Israel thus joined Abraham Accord signatories UAE and Bahrain to start naval drills in the Red Sea in November 2021, with the US participating alongside.
However, according to Yemen expert at the Italian Institute for International Political Studies Eleonora Ardemagni, Ansarallah’s asymmetrical maritime warfare capabilities in the Red Sea challenge this new ‘Abraham equation’ and its ability to shape Red Sea security governance.
Ardemagni says that this is accentuated by the UAE’s disinterest in challenging Ansarallah’s control of Yemen’s western coast and cites the juxtaposition of the Israeli and Emirati threat perceptions of Iran and its regional network of allies as a dilemma for the Abraham equation.

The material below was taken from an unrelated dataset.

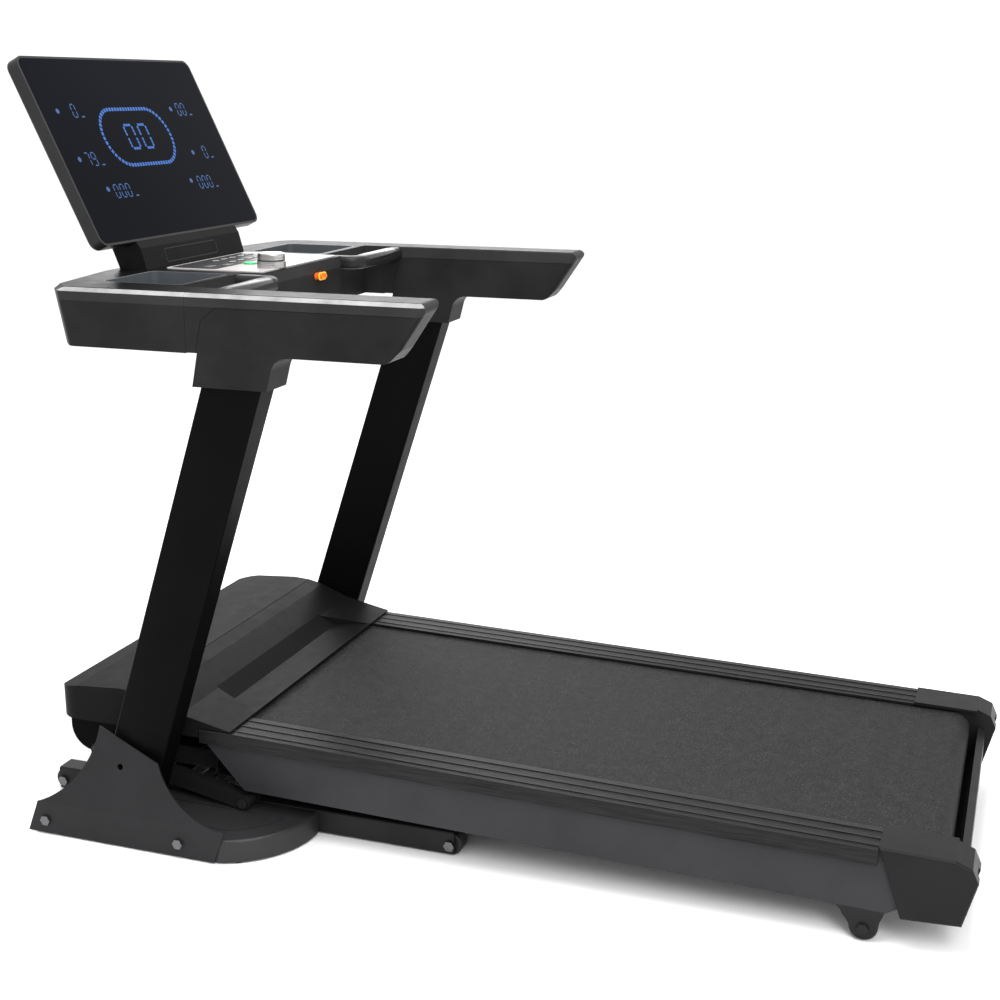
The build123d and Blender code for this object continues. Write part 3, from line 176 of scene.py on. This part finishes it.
# ---------------------------------------------------------------- materials
upright_paint = grained("upright_paint_m", (0.0018, 0.0018, 0.0019), 0.42, grain=1400, specular=0.03)
frame_paint = grained("frame_paint_m", (0.009, 0.009, 0.0095), 0.42, grain=1400, specular=0.14)
plate_paint = grained("plate_paint_m", (0.013, 0.013, 0.014), 0.40, grain=1400, specular=0.12)
beam_paint = grained("beam_paint_m", (0.021, 0.021, 0.023), 0.44, grain=1400, specular=0.14)
hood_plastic = grained("hood_plastic_m", grey(0.0055), 0.46, grain=1100, specular=0.04)
# Painted shade: the belly pan is a darker copy of the hood plastic, standing in for the shade on it.
pan_shade_plastic = grained("pan_plastic_m", grey(0.0012), 0.5, grain=1100, specular=0.03)
cap_plastic = grained("cap_plastic_m", (0.008, 0.008, 0.0085), 0.42, grain=1100, specular=0.10)
shell_plastic = grained("shell_plastic_m", grey(0.012), 0.40, grain=1100, specular=0.2)
tray_plastic = grained("tray_plastic_m", (0.052, 0.058, 0.064), 0.34, grain=1000, specular=0.2)
foot_plastic = grained("foot_plastic_m", (0.018, 0.018, 0.019), 0.36, grain=1200, specular=0.2)
grip_foam = grained("grip_foam_m", grey(0.012), 0.38, grain=900, specular=0.15)
wheel_rubber = grained("wheel_rubber_m", grey(0.008), 0.5, grain=500, specular=0.3)
strut_paint = grained("strut_paint_m", grey(0.007), 0.3, grain=600, specular=0.3)
motor_paint = grained("motor_paint_m", (0.03, 0.03, 0.032), 0.4, grain=600)
zinc = brushed("zinc_m", (0.62, 0.61, 0.58), 0.3, (1, 1, 1), grain=300)
dark_steel = brushed("dark_steel_m", (0.16, 0.16, 0.165), 0.38, (1, 1, 1), grain=300)
steel = brushed("steel_m", (0.10, 0.10, 0.102), 0.3, (0.1, 1, 1))
roller_chrome = brushed("roller_chrome_m", (0.45, 0.45, 0.46), 0.25, (0.1, 1, 1))
knob_metal = brushed("knob_metal_m", (0.50, 0.49, 0.48), 0.3, (1, 1, 14), metal=0.9, grain=24)
silver = grained("silver_m", (0.34, 0.325, 0.322), 0.36, grain=1500, lighter=1.1, specular=0.3)
membrane = grained("membrane_m", (0.010, 0.010, 0.011), 0.34, grain=900, specular=0.3)
legend_white = grained("legend_white_m", grey(0.62), 0.5, grain=700, lighter=1.05)
green = grained("green_m", (0.02, 0.38, 0.12), 0.35, grain=700)
yellow = grained("yellow_m", (0.95, 0.55, 0.05), 0.3, grain=700, lighter=1.05)
key_grey = grained("key_grey_m", (0.05, 0.05, 0.055), 0.4, grain=700)


def make_console_plastic(band_z, bevel_z, top_z, bevel_x):
    """Satin shell: lighter above the inset panel, a painted highlight along the outer bevel, and painted shade
    on the top.
    """
    mat, shader = new_material("console_plastic_m", grey(0.012), 0.38, specular=0.03)
    tree = mat.node_tree
    vector = coords(tree)
    split = tree.nodes.new("ShaderNodeSeparateXYZ")
    tree.links.new(vector, split.inputs["Vector"])
    across, up = split.outputs["X"], split.outputs["Z"]
    cloudy = noise(tree, vector, 9, 3)
    body = ramp(tree, cloudy, [(0.3, grey(0.011)), (0.75, grey(0.018))])
    # Painted highlight: the pale grey on the outer bevel stands in for the lamps' glint along that edge.
    wear_and_highlight = ramp(tree, noise(tree, vector, 26, 3), [(0.3, grey(0.20)), (0.7, grey(0.32))])
    band = ramp(tree, cloudy, [(0.3, grey(0.020)), (0.75, grey(0.030))])
    # Painted shade: the top faces get a near-black colour standing in for the shade that falls on them.
    dark = ramp(tree, cloudy, [(0.3, grey(0.0025)), (0.75, grey(0.005))])
    outer = math_node(tree, "GREATER_THAN", math_node(tree, "ABSOLUTE", across), bevel_x)
    on_bevel = math_node(tree, "MULTIPLY", math_node(tree, "GREATER_THAN", up, bevel_z), outer)
    banded = blended(tree, math_node(tree, "GREATER_THAN", up, band_z), body, band)
    edged = blended(tree, on_bevel, banded, wear_and_highlight)
    on_top = math_node(tree, "GREATER_THAN", up, top_z)
    tree.links.new(blended(tree, on_top, edged, dark), shader.inputs["Base Color"])
    tree.links.new(spread(tree, noise(tree, vector, 40, 4), 0.3, 0.44), shader.inputs["Roughness"])
    tree.links.new(bump(tree, noise(tree, vector, 1200, 2), 0.3, 0.0001), shader.inputs["Normal"])
    return mat


wave_repeat = 20             # the wave texture turns this many radians per unit at scale 1
rib_pitch = 0.0022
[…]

Meanwhile, the Abraham Accords’ Red Sea region-crafting is also witnessing problems on the economic front.
Intra-government tussles in Tel Aviv over the environmental impact of the Eilat-Ashkelon pipeline are interrupting plans to transit Gulf oil to Europe via the pipeline.
Additionally, Dubai’s DP World pulled out of its bid for the privatization of the new Haifa port in December 2021.
So, there are setbacks aplenty in the translation of the strategic dividends of the Abraham Accords and Israel-UAE ties from the planning board to the on-ground realities in West Asia.
The Iran factor endures
Iran has relatively more capacity than the UAE to keep diplomacy at the forefront of its foreign policy – as it presently does with the negotiations for the restoration of the JCPOA – whilst, at the same time, not compromising on its regional strategic depth, represented by allies such as Ansarallah.
Whether this is due to its greater size or the more time-tested nature of its regional partnerships compared to the UAE, Iran is sure to notice the gaps between Abu Dhabi and Tel Aviv’s respective postures on Yemen.
Accordingly, the value Ansarallah holds for Tehran as a rare but durable ally in an increasingly important part of West Asia is likely to rise further.
This, in turn, may well push Israel to engage its Emirati counterparts more aggressively on the Yemen issue. Whether this would yield results or strain the Abraham Accords is open to speculation.